━━━━━ MATERIAL
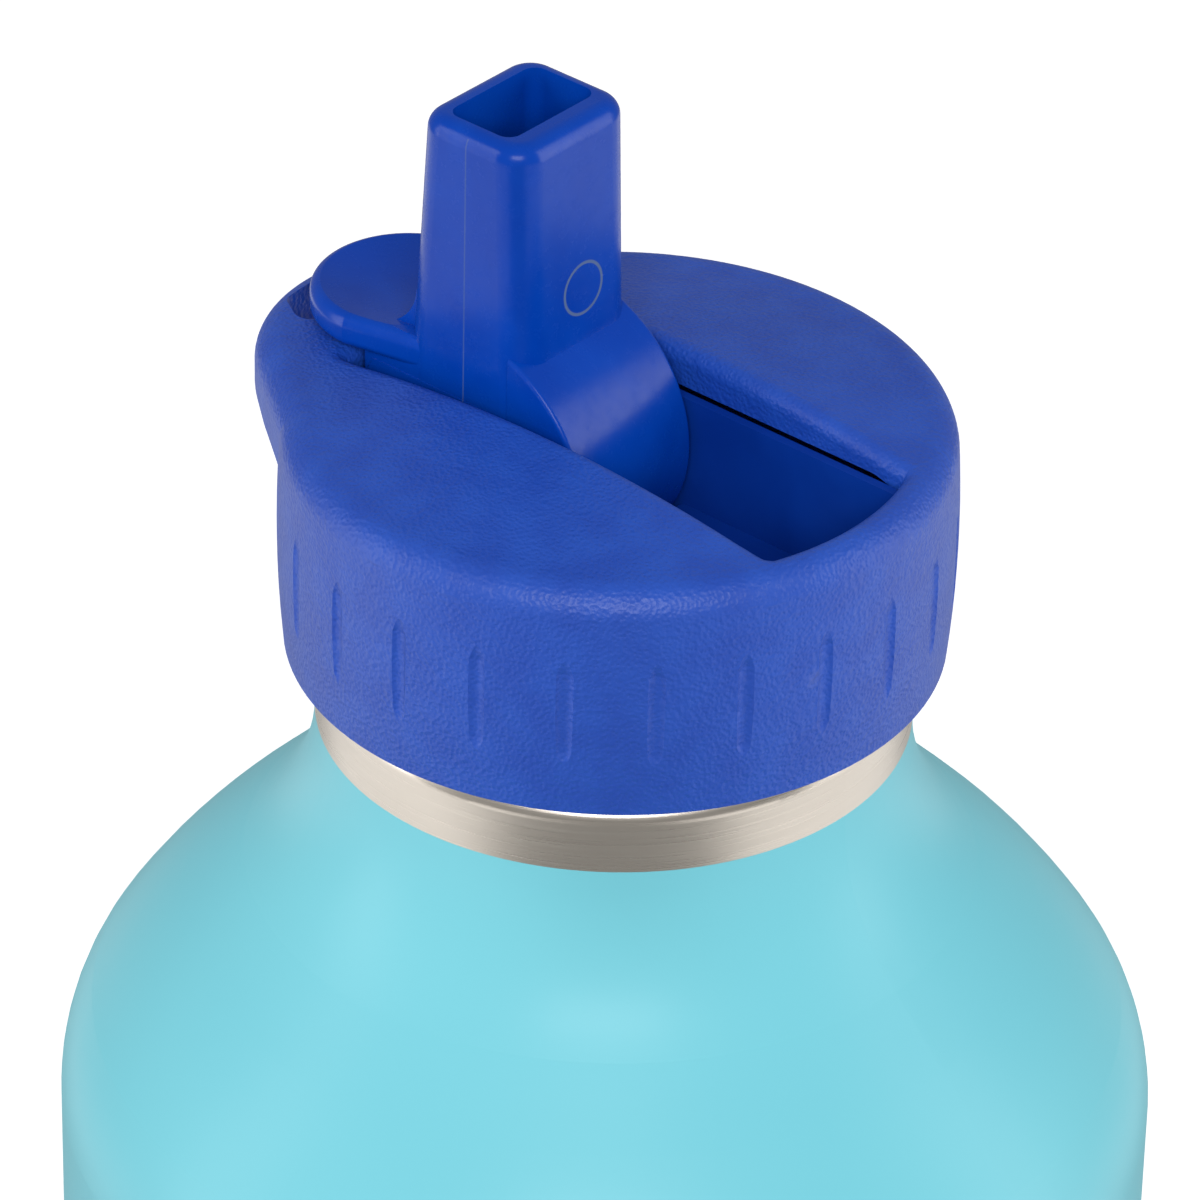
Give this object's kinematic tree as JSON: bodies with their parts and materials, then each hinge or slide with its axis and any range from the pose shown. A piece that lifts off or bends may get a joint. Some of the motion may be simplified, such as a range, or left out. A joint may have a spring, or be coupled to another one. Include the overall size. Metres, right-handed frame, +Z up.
{
  "type": "insulated water bottle",
  "caption": "Double-wall steel bottle with a painted body, bare steel neck and a blue screw lid that carries a loop and a flip-up spout with thumb tab and straw.",
  "frame": {"origin": "centre of the foot, on the resting surface and on the bottle's axis", "axes": "+Z up along the bottle's axis, +X the way the spout folds down, the thumb tab and carry loop towards -X, +Y along the spout's pivot"},
  "size_m": [0.09, 0.09, 0.2511],
  "materials": {
    "body_paint": "satin aqua coating",
    "neck_steel": "turned and brushed bare steel",
    "inner_steel": "satin electropolished steel",
    "base_steel": "spun and brushed steel",
    "wrap_foil": "bright crinkled foil",
    "getter_metal": "dull sintered metal",
    "clip_steel": "stamped strip",
    "seal_glass": "dark solder glass",
    "cap_blue": "fine pebble-textured polypropylene",
    "core_blue": "smooth satin polypropylene",
    "spout_blue": "polished polypropylene",
    "seal_silicone": "translucent white silicone",
    "valve_silicone": "soft translucent silicone",
    "straw_clear": "frosted clear tube"
  },
  "bodies": {
    "bottle": {"outer_shell": "body_paint", "neck_ring": "neck_steel", "inner_vessel": "inner_steel", "inner_base": "inner_steel", "foil_wrap": "wrap_foil", "getter_pill": "getter_metal", "getter_clip": "clip_steel", "outer_base": "base_steel", "evacuation_seal": "seal_glass", "base_plate": "base_steel"},
    "gasket": {"lid_gasket": "seal_silicone"},
    "lid": {"cap_shell": "cap_blue", "lid_core": "core_blue", "seat_seal": "seal_silicone", "vent_valve": "valve_silicone", "straw": "straw_clear"},
    "spout": {"spout": "spout_blue"}
  },
  "joints": [
    {"name": "lid_rise", "type": "slide", "parent": "bottle", "child": "gasket", "axis": [0, 0, 1], "range_m": [0, 0.006]},
    {"name": "lid_turn", "type": "hinge", "parent": "gasket", "child": "lid", "pos_m": [0, 0, 0.2136], "axis": [0, 0, 1], "range_deg": [0, 720]},
    {"name": "spout_flip", "type": "hinge", "parent": "lid", "child": "spout", "pos_m": [-0.01, 0, 0.2216], "axis": [0, 1, 0], "range_deg": [0, 90]}
  ],
  "couplings": [
    {"joint": "lid_rise", "follows": "lid_turn", "m_per_rad": 0.00047746}
  ]
}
━━━━━━━━━━
## EXERCISE TASK
The lines above should be duplicated exactly.

## EXPECTED OUTPUT
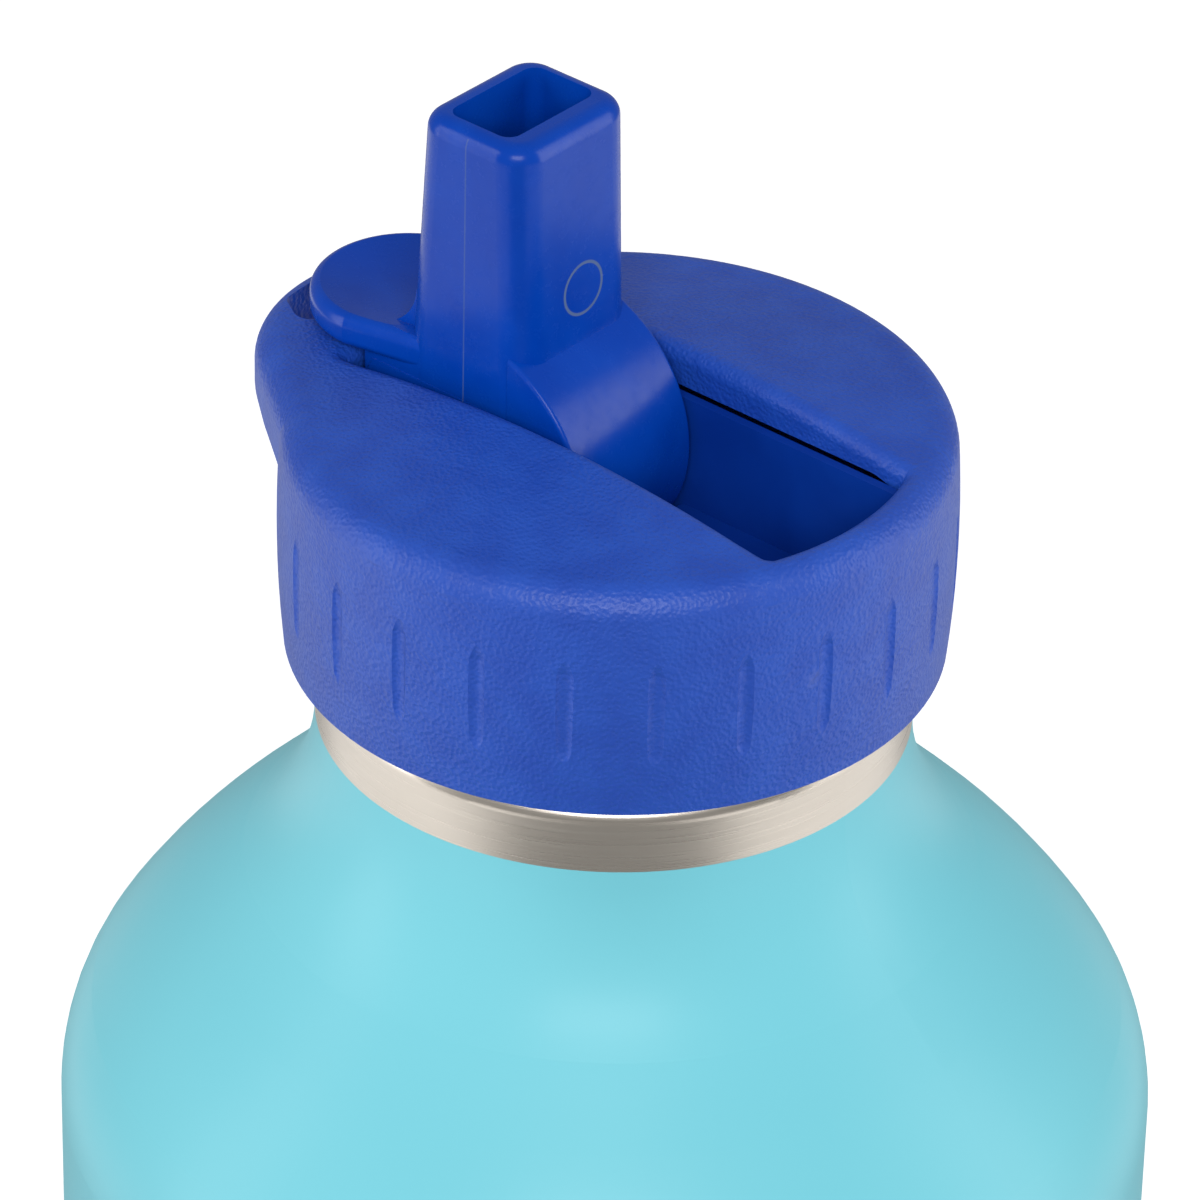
Give this object's kinematic tree as JSON: bodies with their parts and materials, then each hinge or slide with its axis and any range from the pose shown. A piece that lifts off or bends may get a joint. Some of the motion may be simplified, such as a range, or left out. A joint may have a spring, or be coupled to another one. Include the overall size. Metres, right-handed frame, +Z up.
{
  "type": "insulated water bottle",
  "caption": "Double-wall steel bottle with a painted body, bare steel neck and a blue screw lid that carries a loop and a flip-up spout with thumb tab and straw.",
  "frame": {"origin": "centre of the foot, on the resting surface and on the bottle's axis", "axes": "+Z up along the bottle's axis, +X the way the spout folds down, the thumb tab and carry loop towards -X, +Y along the spout's pivot"},
  "size_m": [0.09, 0.09, 0.2511],
  "materials": {
    "body_paint": "satin aqua coating",
    "neck_steel": "turned and brushed bare steel",
    "inner_steel": "satin electropolished steel",
    "base_steel": "spun and brushed steel",
    "wrap_foil": "bright crinkled foil",
    "getter_metal": "dull sintered metal",
    "clip_steel": "stamped strip",
    "seal_glass": "dark solder glass",
    "cap_blue": "fine pebble-textured polypropylene",
    "core_blue": "smooth satin polypropylene",
    "spout_blue": "polished polypropylene",
    "seal_silicone": "translucent white silicone",
    "valve_silicone": "soft translucent silicone",
    "straw_clear": "frosted clear tube"
  },
  "bodies": {
    "bottle": {"outer_shell": "body_paint", "neck_ring": "neck_steel", "inner_vessel": "inner_steel", "inner_base": "inner_steel", "foil_wrap": "wrap_foil", "getter_pill": "getter_metal", "getter_clip": "clip_steel", "outer_base": "base_steel", "evacuation_seal": "seal_glass", "base_plate": "base_steel"},
    "gasket": {"lid_gasket": "seal_silicone"},
    "lid": {"cap_shell": "cap_blue", "lid_core": "core_blue", "seat_seal": "seal_silicone", "vent_valve": "valve_silicone", "straw": "straw_clear"},
    "spout": {"spout": "spout_blue"}
  },
  "joints": [
    {"name": "lid_rise", "type": "slide", "parent": "bottle", "child": "gasket", "axis": [0, 0, 1], "range_m": [0, 0.006]},
    {"name": "lid_turn", "type": "hinge", "parent": "gasket", "child": "lid", "pos_m": [0, 0, 0.2136], "axis": [0, 0, 1], "range_deg": [0, 720]},
    {"name": "spout_flip", "type": "hinge", "parent": "lid", "child": "spout", "pos_m": [-0.01, 0, 0.2216], "axis": [0, 1, 0], "range_deg": [0, 90]}
  ],
  "couplings": [
    {"joint": "lid_rise", "follows": "lid_turn", "m_per_rad": 0.00047746}
  ]
}